====== Provided material ======
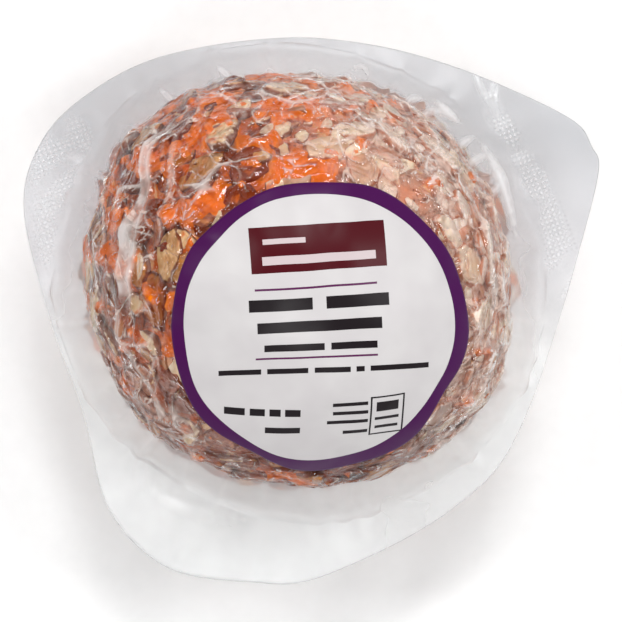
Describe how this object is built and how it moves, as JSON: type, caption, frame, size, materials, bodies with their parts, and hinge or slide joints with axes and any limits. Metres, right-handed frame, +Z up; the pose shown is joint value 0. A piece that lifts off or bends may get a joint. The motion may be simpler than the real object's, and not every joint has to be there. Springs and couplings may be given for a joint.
{
  "type": "vacuum-packed cheese ball",
  "caption": "Ball of cheddar cheese rolled in sliced almonds, sealed in a clear vacuum film with a flat rounded skirt and a round label on top.",
  "frame": {"origin": "middle of the small flat that the ball rests on, under the ball's centre", "axes": "+Z up, out through the top of the ball near the label; +Y towards the top edge of the pack as the label is read; +X to its right"},
  "size_m": [0.116, 0.11, 0.0759],
  "materials": {
    "cheese_and_almonds": "orange cheddar coated with cream and tan almond slices with brown skins, wet-looking under film",
    "clear_film": "clear glossy vacuum film, faintly grey",
    "printed_label": "glossy off-white with a violet ring and a dark red field"
  },
  "bodies": {
    "root": {"cheese_ball": "cheese_and_almonds", "sealed_film": "clear_film", "label": "printed_label"}
  },
  "joints": []
}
======
# What you have to do
Produce an exact copy of the whole listing.

# Correct output
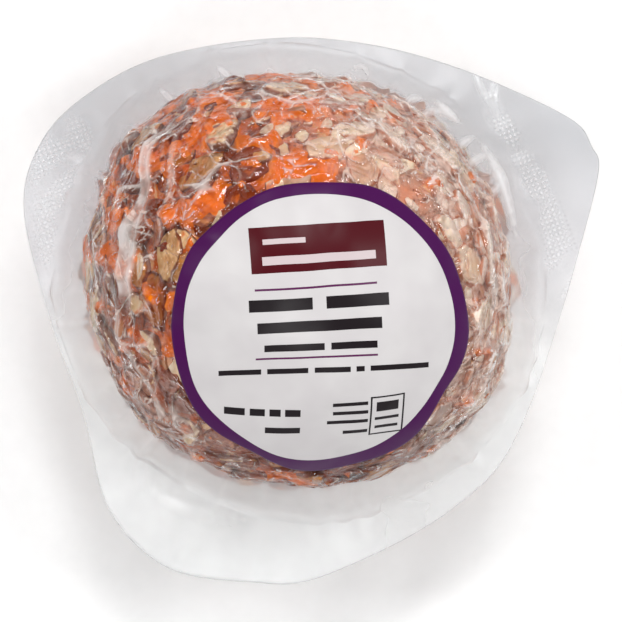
Describe how this object is built and how it moves, as JSON: type, caption, frame, size, materials, bodies with their parts, and hinge or slide joints with axes and any limits. Metres, right-handed frame, +Z up; the pose shown is joint value 0. A piece that lifts off or bends may get a joint. The motion may be simpler than the real object's, and not every joint has to be there. Springs and couplings may be given for a joint.
{
  "type": "vacuum-packed cheese ball",
  "caption": "Ball of cheddar cheese rolled in sliced almonds, sealed in a clear vacuum film with a flat rounded skirt and a round label on top.",
  "frame": {"origin": "middle of the small flat that the ball rests on, under the ball's centre", "axes": "+Z up, out through the top of the ball near the label; +Y towards the top edge of the pack as the label is read; +X to its right"},
  "size_m": [0.116, 0.11, 0.0759],
  "materials": {
    "cheese_and_almonds": "orange cheddar coated with cream and tan almond slices with brown skins, wet-looking under film",
    "clear_film": "clear glossy vacuum film, faintly grey",
    "printed_label": "glossy off-white with a violet ring and a dark red field"
  },
  "bodies": {
    "root": {"cheese_ball": "cheese_and_almonds", "sealed_film": "clear_film", "label": "printed_label"}
  },
  "joints": []
}